Last time I was recognized: I’m not a celebrity so my version of this is when I go the grocery store and run into someone from my time at JPL. They invariably ask how I’m doing and I’ve learned to lead with the information that I’ve published forty books and been on the USA Today Best Seller list three times. I’m not trying to be boast-y but I’ve found ‘civilian’ non-authors can relate to those benchmarks AND somehow they’re always surprised. I think people had a hard time believing how serious I was about being a ‘real’ author – kind of “oh she wrote a book, how cute”….nope, I’m as real as it gets. (A big thank you to my readers!) But I can understand where they’re coming from – if they only knew me in my role on the business side of the Lab, scifi romance author might not be a natural fit for their expectations of what I’d leave JPL to do!
So that was a shorter version of the People interview….now a few questions from the BookBub discussion:
The person who helped me fall in love with reading: Both parents actually because they both read voraciously and thought books were important. My Dad was into science fiction and thrillers and while I skipped over my mother’s love for long boring Russian novels and poetry, I did pick up on her fondness for historical fiction.
One book I love to give as a gift: I don’t give people books as gifts with the one caveat that I always give a child’s board book or two as part of a baby gift package. Usually I go with Goodnight, Moon, maybe an Eric Carle Hungry Caterpillar story or something similar and timeless.
One book I think deserves more attention is: If I think a genre book or an author deserves more attention I put it in my Wednesday report of new releases or I try to interview the author for Amazing Stories Magazine’s blog or include the title in one of the themed posts I do periodically for various platforms. Or I’ll tweet about it, or post on my Facebook author page. I don’t usually discuss my nonfiction book choices because either they’re for research or they’re related to my non-author interests.

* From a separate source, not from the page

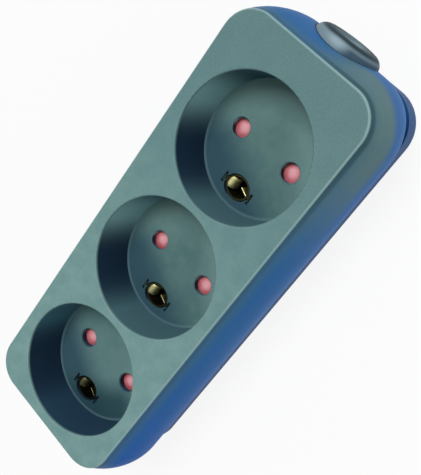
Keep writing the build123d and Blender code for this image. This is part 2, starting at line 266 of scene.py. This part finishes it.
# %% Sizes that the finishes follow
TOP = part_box("cover")[1].z / MM
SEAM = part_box("cover")[0].z / MM
OUTLET_PITCH = 41.5
OUTLETS = (-OUTLET_PITCH, 0.0, OUTLET_PITCH)
WELL_RADIUS = 19.6
PIN_OFFSET = 9.5
EARTH_OFFSET = 13.2
SLEEVE_INSIDE = (2.8, 3.5)
print("cover from", round(SEAM, 2), "to", round(TOP, 2), "mm")

# %% [markdown]
# Three finishes change from outlet to outlet, or repeat at each of them. Dividing a place by the
# pitch and rounding it gives the number of the nearest outlet, and what is left over is the
# distance from the middle of that one, so a pattern is written once and shows three times.


# %% Which outlet a point belongs to
def outlet_at(x):
    """-1 at the blind end's outlet, 0 at the middle one and 1 at the inlet's."""
    return (x / OUTLET_PITCH).math("ROUND").math("MINIMUM", 1.0).math("MAXIMUM", -1.0)


def from_outlet(x):
    """How far along the strip a point lies from the middle of its outlet."""
    return x - outlet_at(x) * OUTLET_PITCH


def length(first, second):
    """How long a line is whose two parts stand square to each other."""
    return (first * first + second * second).math("SQRT")


# %% [markdown]
# The cover's tints share their masks, so these are worked out once. A wall that faces sideways
# is a well's wall inside a rim and the outer flank outside of it. The collar is all that lies
# close to the inlet's axis and past the end wall.

# %% Where a point of the cover lies
RIM_ROUNDING = 0.6
INLET_AXIS = 18.5
COLLAR_EDGE = (10.05, 10.3)
COLLAR_START = (70.0, 71.0)


class CoverPoint:
    """Where a point of the cover lies and how it faces, as numbers and masks."""

    def __init__(self, paint):
        self.place = paint.place()
        self.x, self.y, self.z = paint.axes(self.place)
        self.face_x, self.face_y, self.up = paint.facing()
        self.depth = TOP - self.z
        self.mottle = paint.noise(self.place, 5.0, detail=4.0, roughness=0.6)
        self.outlet = outlet_at(self.x)
        self.across = self.x - self.outlet * OUTLET_PITCH
        self.radius = length(self.across, self.y)
        self.in_well = 1 - self.radius.rise(WELL_RADIUS, WELL_RADIUS + RIM_ROUNDING)
        self.past_first = self.outlet.rise(-1.0, 0.0)
        self.sideways = 1 - self.up.rise(0.55, 0.9)
        self.flank = self.sideways * (1 - self.in_well)
        from_inlet = length(self.y, self.z - INLET_AXIS)
        self.collar = (1 - from_inlet.rise(*COLLAR_EDGE)) * self.x.rise(*COLLAR_START)
        near_inlet = self.x.rise(20.0, 64.0) * (-self.y).rise(-6.0, 14.0)
        self.inlet_corner = near_inlet * (1 - self.depth.rise(9.0, 15.0))

    def towards(self, x_part, y_part):
        """How far a point lies from its outlet's axis, in one direction of the plan."""
        return x_part * self.across + y_part * self.y


# %% [markdown]
# The top face is a soft, cloudy grey-teal with fine light specks, and painted shade makes it a
# little darker towards the inlet.


# %% The top face
def top_tint(paint, at):
    speck = paint.noise(at.place, 0.5, detail=2.0)
    clouds = at.mottle.rise(0.3, 0.7)
    # Painted shade: the top face darkens towards the inlet end.
    painted_shade_to_inlet = at.x.rise(-40.0, 75.0)
    return paint.glaze(
        screen(112, 149, 148),
        (clouds, screen(124, 160, 158)),
        (painted_shade_to_inlet * 0.8, screen(90, 122, 124)),
        (speck.rise(0.45, 0.75) * 0.25, screen(130, 161, 159)),
    )


# %% [markdown]
# A well's floor lies 14 mm deep, so it sees little of the lamps: it is darker than the top, more
# so under the wall at the blind end's side and in that corner, and lighter where light falls in
# past the rim and towards the blind end. Where the floor meets the wall, a paler ring is a painted
# highlight. The lamps give some of this, and the tints make up the rest as painted shade and
# painted light.

# %% The wells' floors
UNDER_WALL = (-0.9, 0.45)
BLIND_CORNER = (-0.75, -0.65)
LIT_SIDE = (0.65, -0.76)
LIT_END = (0.74, 0.68)
FLOOR_RING = (18.3, 19.0)
FLOOR_DEPTH = (13.0, 13.8)
LIT_TEAL = screen(132, 168, 164)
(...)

The person I turn to for reading recommendations: I’m pretty self-sufficient on keeping my kindle loaded up with books. I do read the threads in Cara Bristol’s Sci-Fi and Fantasy Romance Facebook group, the Scifi Romance FB group, the SFR Brigade FB group and others where readers and authors list books they recommend with various tropes or settings. I like the Whiskey With My Book Blog….I sort of gather inputs from everywhere.
My favorite place to read: Anywhere, anytime. Having said that, you’ll usually find me sitting in bed, with my kindle, a cup of tea and Jake the Cat.
If I could only read one book for the rest of my life: Honestly, I’d write my own before I’d re-read the same book that many times! I do re-read some books and have sentimental favorites I revisit often but to be limited to ONE forever – NO!!!!!! That’s why I write – there aren’t enough of the kind of books I want to read.
Last few books I read: I’m currently reading Apokalypsis Book 4 by Kaye Morris but with trepidation because this is the book where she’s bringing together the main characters from the first three books in the series and I’m afraid the plot may ruin what I love so much about Book 2 especially. I know I should just trust her! Before that I did a complete re-read of the Murderbot Diaries series by Martha Wells, because the new book Network Effect is just out (and I devoured it). Before that was After Sundown by Linda Howard, an End of the World As We Know It novel. I hadn’t read anything by her in years and I enjoyed it, kind of apocalypse-lite IMHO. Cat Pictures Please by Naomi Kritzer, fun fantasy and scifi short stories. Four books in a row by Kim Fielding (working my way through her backlist because I love her work). Cold Storage by David Koepp. I wanted to read many more by him immediately because it was so good but…it’s his only novel so far. Culture Shock by M. G. Herron. Scifi mixed with a detective story with a Men In Black vibe, very good and fun. Guard by Anna Hackett. Some re-reads….some nonfiction….did I mention I’m voracious?
That’s it for today – sending you my best wishes for your health and safety in these uncertain times!